Of the records that follow, copy only the lines from the line containing "Model this object in OpenSCAD, part" to the line containing "cut_edge = 0.08; // [0.04:0.01:0.2]", both included, exactly as written.

# START OF LISTED RECORDS

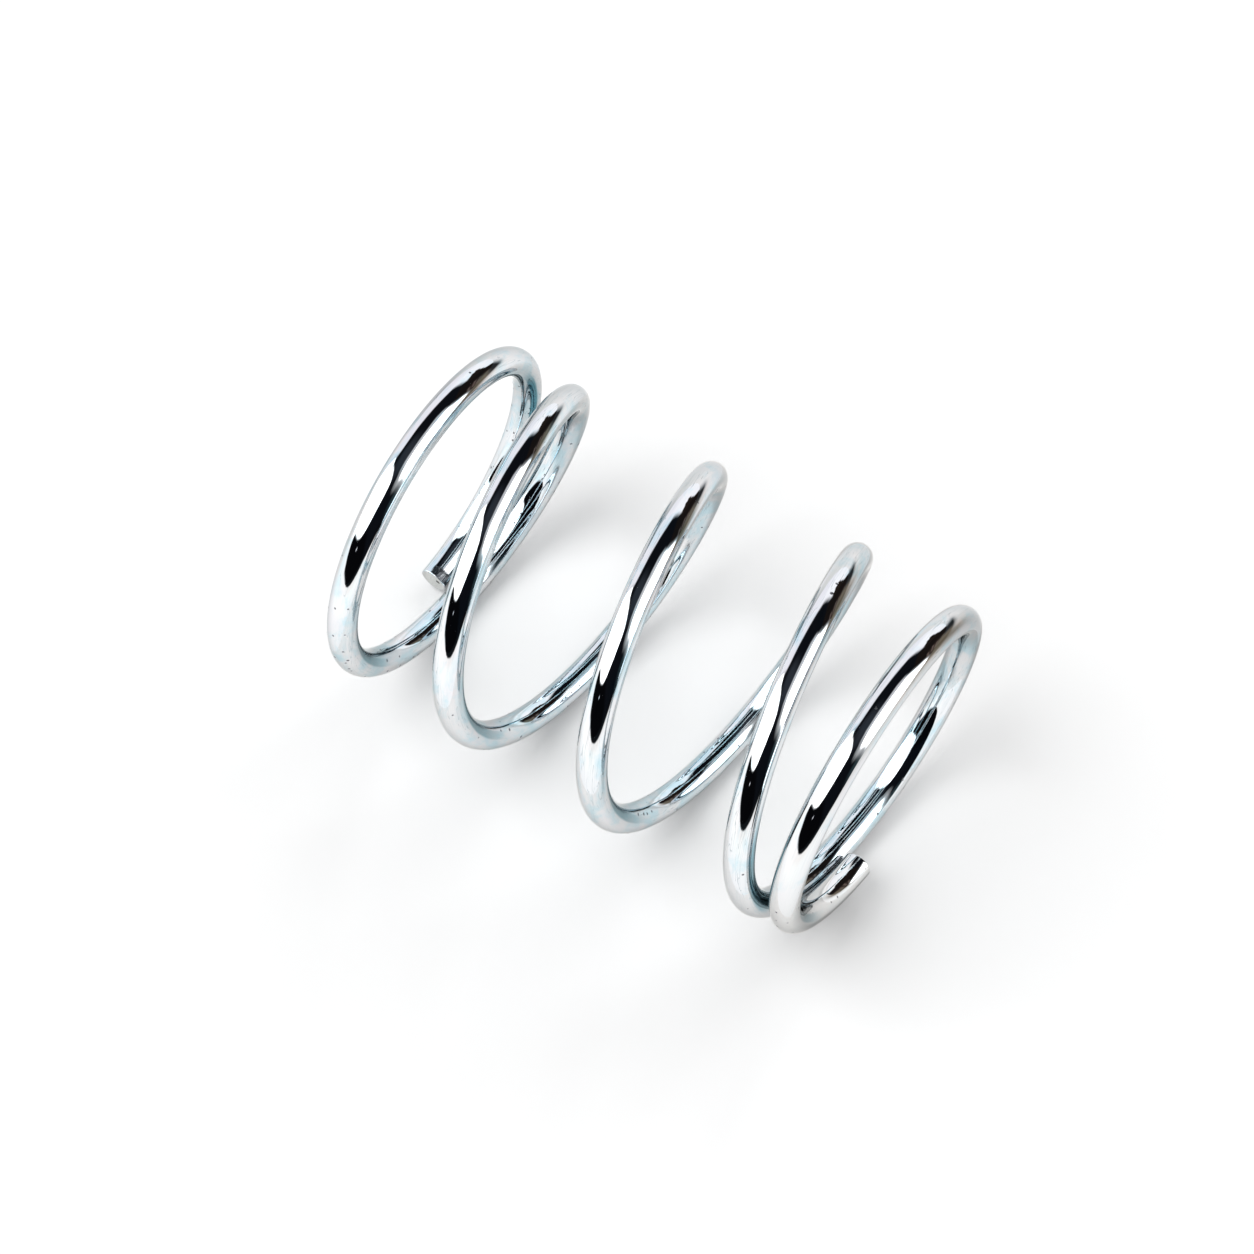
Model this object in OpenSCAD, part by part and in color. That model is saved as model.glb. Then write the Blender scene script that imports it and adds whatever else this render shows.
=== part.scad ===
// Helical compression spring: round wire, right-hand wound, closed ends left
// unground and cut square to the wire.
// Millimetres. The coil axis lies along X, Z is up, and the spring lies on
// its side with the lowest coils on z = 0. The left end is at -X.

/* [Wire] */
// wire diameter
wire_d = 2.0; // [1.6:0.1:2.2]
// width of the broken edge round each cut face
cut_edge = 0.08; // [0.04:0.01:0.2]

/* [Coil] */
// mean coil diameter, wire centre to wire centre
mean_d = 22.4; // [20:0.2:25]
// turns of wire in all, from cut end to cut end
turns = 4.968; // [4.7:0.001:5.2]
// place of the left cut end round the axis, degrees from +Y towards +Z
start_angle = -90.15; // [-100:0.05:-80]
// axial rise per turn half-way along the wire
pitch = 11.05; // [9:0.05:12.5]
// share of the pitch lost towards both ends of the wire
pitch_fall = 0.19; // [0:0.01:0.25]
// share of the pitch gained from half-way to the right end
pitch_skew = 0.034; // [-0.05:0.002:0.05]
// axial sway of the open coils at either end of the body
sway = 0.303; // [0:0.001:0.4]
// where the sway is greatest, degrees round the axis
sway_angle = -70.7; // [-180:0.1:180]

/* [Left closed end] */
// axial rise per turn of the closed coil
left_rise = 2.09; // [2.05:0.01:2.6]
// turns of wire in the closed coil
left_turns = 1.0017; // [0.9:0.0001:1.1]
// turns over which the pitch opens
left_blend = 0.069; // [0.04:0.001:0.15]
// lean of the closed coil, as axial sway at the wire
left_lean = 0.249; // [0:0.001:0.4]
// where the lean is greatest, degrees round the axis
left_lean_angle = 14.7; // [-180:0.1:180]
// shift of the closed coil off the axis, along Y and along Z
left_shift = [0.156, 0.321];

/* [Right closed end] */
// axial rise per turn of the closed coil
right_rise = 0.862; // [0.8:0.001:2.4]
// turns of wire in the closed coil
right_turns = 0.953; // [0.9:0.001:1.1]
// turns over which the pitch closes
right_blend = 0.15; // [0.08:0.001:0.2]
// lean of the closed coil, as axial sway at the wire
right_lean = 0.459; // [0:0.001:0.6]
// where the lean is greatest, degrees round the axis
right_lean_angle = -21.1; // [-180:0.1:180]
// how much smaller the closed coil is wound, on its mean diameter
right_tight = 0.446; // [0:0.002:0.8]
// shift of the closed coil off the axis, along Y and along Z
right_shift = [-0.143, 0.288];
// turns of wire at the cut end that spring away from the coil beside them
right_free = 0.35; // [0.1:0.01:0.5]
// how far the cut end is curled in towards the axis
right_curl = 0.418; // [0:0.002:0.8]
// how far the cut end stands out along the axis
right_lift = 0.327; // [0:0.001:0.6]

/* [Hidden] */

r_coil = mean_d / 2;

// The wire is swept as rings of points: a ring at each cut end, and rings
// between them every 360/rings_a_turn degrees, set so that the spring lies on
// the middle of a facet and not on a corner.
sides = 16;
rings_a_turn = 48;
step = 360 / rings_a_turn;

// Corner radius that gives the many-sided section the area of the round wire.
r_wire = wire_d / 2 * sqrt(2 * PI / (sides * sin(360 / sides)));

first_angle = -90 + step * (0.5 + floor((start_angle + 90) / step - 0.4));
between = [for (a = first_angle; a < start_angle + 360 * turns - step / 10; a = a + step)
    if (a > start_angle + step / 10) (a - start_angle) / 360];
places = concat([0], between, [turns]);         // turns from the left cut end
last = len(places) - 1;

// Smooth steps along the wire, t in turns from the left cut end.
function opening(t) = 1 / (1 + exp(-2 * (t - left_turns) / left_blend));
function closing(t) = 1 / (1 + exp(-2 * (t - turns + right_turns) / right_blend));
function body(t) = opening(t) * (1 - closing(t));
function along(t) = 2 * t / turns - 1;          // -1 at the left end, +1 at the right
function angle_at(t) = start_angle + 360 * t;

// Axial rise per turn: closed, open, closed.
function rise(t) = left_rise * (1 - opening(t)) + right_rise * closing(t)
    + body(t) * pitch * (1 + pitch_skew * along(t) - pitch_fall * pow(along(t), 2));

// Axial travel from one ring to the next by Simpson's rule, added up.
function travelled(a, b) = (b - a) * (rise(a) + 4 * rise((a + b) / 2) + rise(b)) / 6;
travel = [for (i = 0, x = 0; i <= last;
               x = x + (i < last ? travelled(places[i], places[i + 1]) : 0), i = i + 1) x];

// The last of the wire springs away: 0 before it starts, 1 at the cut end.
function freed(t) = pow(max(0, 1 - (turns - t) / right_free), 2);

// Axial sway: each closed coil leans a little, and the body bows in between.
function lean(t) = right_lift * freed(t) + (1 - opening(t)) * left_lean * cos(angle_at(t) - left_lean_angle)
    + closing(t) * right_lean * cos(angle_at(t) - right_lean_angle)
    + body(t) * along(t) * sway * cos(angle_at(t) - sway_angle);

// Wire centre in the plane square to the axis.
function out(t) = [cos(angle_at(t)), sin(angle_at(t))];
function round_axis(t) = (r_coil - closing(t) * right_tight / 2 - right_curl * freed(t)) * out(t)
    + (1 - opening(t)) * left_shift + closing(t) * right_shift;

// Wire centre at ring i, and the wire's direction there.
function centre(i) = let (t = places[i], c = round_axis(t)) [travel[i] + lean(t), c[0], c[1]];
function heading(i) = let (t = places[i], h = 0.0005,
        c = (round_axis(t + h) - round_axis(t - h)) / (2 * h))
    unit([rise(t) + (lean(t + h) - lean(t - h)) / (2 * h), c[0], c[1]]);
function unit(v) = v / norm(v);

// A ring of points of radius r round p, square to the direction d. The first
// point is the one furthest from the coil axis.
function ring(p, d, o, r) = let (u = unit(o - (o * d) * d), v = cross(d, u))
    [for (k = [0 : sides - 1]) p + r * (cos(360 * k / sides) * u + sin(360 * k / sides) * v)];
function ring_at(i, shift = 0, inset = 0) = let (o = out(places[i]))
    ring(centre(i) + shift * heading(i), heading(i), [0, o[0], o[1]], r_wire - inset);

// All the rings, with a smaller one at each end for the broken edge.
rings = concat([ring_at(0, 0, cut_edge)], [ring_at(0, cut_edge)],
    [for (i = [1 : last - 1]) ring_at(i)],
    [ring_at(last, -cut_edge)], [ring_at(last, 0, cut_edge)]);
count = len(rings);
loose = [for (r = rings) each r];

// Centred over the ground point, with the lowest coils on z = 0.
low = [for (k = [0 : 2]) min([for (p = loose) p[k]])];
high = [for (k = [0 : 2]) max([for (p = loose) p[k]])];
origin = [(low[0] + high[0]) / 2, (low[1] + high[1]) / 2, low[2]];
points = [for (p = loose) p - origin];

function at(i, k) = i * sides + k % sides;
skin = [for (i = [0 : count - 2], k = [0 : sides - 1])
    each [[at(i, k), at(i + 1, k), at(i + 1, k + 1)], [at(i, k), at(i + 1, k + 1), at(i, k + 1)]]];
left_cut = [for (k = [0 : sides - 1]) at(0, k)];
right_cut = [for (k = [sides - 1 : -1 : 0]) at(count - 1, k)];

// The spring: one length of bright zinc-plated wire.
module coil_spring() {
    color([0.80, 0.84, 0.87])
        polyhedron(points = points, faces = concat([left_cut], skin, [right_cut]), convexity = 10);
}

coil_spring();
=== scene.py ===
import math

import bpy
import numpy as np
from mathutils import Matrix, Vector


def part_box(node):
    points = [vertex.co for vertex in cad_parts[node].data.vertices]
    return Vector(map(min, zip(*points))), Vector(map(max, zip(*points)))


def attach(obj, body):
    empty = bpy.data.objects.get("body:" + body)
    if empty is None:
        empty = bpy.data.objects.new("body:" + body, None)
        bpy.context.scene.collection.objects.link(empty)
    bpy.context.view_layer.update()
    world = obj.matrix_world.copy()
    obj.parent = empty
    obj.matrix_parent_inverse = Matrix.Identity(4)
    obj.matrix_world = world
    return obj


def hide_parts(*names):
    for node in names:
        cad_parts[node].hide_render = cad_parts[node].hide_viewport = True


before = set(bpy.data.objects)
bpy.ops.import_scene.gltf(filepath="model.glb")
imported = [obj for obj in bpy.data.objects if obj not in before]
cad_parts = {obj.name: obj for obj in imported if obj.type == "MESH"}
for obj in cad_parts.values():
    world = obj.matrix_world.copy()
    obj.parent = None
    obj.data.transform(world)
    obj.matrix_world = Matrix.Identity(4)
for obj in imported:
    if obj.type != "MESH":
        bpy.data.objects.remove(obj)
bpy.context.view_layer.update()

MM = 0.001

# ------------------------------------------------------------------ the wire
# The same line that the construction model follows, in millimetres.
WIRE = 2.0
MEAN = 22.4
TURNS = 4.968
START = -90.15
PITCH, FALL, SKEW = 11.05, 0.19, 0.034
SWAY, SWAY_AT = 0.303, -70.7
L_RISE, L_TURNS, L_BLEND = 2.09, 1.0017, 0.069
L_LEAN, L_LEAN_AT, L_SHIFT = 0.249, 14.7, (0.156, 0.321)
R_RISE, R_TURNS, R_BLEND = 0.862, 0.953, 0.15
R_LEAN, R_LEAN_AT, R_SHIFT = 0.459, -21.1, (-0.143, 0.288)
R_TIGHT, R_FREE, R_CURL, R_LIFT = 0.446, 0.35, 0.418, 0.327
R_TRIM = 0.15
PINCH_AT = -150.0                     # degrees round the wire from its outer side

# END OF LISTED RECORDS
# START OF LISTED RECORDS

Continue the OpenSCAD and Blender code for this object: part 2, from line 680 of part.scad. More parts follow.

# END OF LISTED RECORDS
# START OF LISTED RECORDS

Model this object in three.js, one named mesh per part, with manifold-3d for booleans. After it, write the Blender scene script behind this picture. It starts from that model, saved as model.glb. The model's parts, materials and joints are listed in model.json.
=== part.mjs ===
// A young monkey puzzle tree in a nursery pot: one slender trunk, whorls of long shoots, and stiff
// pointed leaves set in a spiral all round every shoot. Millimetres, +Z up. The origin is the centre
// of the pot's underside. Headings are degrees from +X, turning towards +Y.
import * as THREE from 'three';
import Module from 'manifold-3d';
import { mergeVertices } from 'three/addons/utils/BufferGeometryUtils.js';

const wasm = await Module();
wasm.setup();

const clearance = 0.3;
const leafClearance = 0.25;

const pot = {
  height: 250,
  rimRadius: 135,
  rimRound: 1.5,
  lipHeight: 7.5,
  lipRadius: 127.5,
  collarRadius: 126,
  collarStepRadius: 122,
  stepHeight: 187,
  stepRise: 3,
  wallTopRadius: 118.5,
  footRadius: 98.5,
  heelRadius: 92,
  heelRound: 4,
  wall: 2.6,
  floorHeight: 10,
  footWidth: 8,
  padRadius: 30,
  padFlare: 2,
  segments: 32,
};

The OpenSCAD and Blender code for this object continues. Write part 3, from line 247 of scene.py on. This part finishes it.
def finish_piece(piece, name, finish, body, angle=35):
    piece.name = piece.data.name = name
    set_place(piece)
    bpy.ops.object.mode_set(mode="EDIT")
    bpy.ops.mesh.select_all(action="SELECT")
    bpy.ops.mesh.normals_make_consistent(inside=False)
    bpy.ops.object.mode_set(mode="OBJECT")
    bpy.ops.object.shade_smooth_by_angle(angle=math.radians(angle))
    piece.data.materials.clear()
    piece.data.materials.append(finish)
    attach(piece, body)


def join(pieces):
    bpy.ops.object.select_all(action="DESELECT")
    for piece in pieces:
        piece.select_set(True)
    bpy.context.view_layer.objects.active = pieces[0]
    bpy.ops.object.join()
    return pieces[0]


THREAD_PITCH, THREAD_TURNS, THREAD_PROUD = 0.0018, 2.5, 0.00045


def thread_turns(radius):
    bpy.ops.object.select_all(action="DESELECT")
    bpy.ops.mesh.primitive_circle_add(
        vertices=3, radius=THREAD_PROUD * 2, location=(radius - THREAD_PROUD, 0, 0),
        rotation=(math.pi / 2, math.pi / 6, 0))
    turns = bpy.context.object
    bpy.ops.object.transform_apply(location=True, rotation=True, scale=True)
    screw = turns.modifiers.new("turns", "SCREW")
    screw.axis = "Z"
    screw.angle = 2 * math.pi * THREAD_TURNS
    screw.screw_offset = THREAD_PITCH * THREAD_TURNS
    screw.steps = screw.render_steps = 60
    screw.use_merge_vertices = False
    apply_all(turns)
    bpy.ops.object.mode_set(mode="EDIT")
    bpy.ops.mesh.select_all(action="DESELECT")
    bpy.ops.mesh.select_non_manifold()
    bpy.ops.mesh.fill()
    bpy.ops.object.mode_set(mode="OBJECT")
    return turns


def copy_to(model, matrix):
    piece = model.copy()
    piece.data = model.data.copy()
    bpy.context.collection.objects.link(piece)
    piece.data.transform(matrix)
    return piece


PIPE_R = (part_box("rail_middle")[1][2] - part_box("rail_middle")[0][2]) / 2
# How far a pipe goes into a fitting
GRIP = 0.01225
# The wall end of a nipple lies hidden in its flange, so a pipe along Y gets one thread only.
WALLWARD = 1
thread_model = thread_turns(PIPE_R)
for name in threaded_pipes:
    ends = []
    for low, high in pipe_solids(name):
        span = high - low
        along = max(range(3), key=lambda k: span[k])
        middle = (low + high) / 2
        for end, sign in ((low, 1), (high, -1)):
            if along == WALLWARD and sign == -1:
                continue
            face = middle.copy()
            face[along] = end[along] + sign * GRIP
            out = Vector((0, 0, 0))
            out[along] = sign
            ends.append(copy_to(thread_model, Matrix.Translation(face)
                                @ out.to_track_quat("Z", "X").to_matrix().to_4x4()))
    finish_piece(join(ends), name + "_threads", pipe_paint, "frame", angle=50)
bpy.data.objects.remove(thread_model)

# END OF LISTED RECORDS

SOLUTION BELOW:
Model this object in OpenSCAD, part by part and in color. That model is saved as model.glb. Then write the Blender scene script that imports it and adds whatever else this render shows.
=== part.scad ===
// Helical compression spring: round wire, right-hand wound, closed ends left
// unground and cut square to the wire.
// Millimetres. The coil axis lies along X, Z is up, and the spring lies on
// its side with the lowest coils on z = 0. The left end is at -X.

/* [Wire] */
// wire diameter
wire_d = 2.0; // [1.6:0.1:2.2]
// width of the broken edge round each cut face
cut_edge = 0.08; // [0.04:0.01:0.2]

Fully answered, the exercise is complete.